Evaluation of motor coordination and balance in rotarod test during a 5-min trial in different groups, including; M/N-treated groups (a single dose of naloxone was administered after methadone overdose in apnea stage, in animals which experienced apnea and motor coordination was evaluated either on day 1, 5, or 10 day post-resuscitation; M/N-Day 1 (n = 9), M/N-Day 5 (n = 6) and M/N-Day 10 (n = 8) groups and their respective Saline control groups; n = 6; right panel), M/N-Sedate (n = 8; a single dose of naloxone was administered following methadone overdose, immediately in the initial stage of sedation, so behavioral evaluation was carried out only 1 day after drug administration), Saline; n = 10, methadone; n = 9 and naloxone; n = 6 (saline, methadone or naloxone was administered alone in separated groups in which coordination assessment was evaluated only 24 h following the drug administration in a 5-min trial in adolescent rats) groups.

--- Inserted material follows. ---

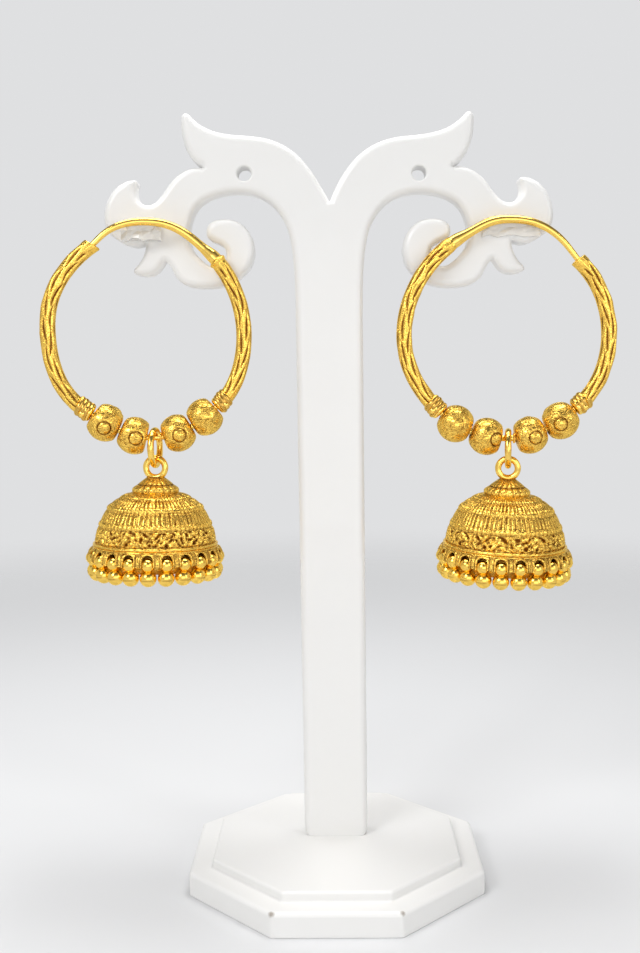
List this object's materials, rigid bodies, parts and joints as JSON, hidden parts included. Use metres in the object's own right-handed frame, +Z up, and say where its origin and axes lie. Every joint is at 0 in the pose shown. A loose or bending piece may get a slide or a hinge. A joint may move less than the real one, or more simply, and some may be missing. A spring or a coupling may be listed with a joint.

Animals received methadone (15 mg/kg; i.p.) or naloxone (2 mg/kg; i.p.) alone or both in a single dose. The time each rat stay on the rod before falling was recorded. Each bar shows the mean ± SEM for 6–10. ^∗∗P < 0.01 different from the Saline group.

FIGURE 6

Locomotor activity was recorded by using photobeam activity system during a 5-min session in different groups, including; M/N-treated groups (a single dose of naloxone was administered after methadone overdose in apnea stage, in animals which experienced apnea and locomotor activity was evaluated either on day 1, 5, or 10 day post-resuscitation; M/N-Day 1 (n = 10), M/N-Day 5 (n = 6) and M/N-Day 10 (n = 6) groups and their respective Saline control groups; n = 6; right panel), M/N-Sedate (n = 11; a single dose of naloxone was administered after methadone overdose immediately in the initial stage of sedation state, so behavioral evaluation was carried out only 1 day after drug administration), Saline; n = 14, methadone; n = 12 and naloxone; n = 8 (saline, methadone or naloxone was administered alone in separated groups in which locomotor activity was evaluated 1 day after drug administration) groups. Animals received methadone (15 mg/kg; i.p.) or naloxone (2 mg/kg; i.p.) alone or both in a single dose. Administration of toxic dose of methadone did not change locomotor activity in all groups. Each bar shows the mean ± SEM for 6–14.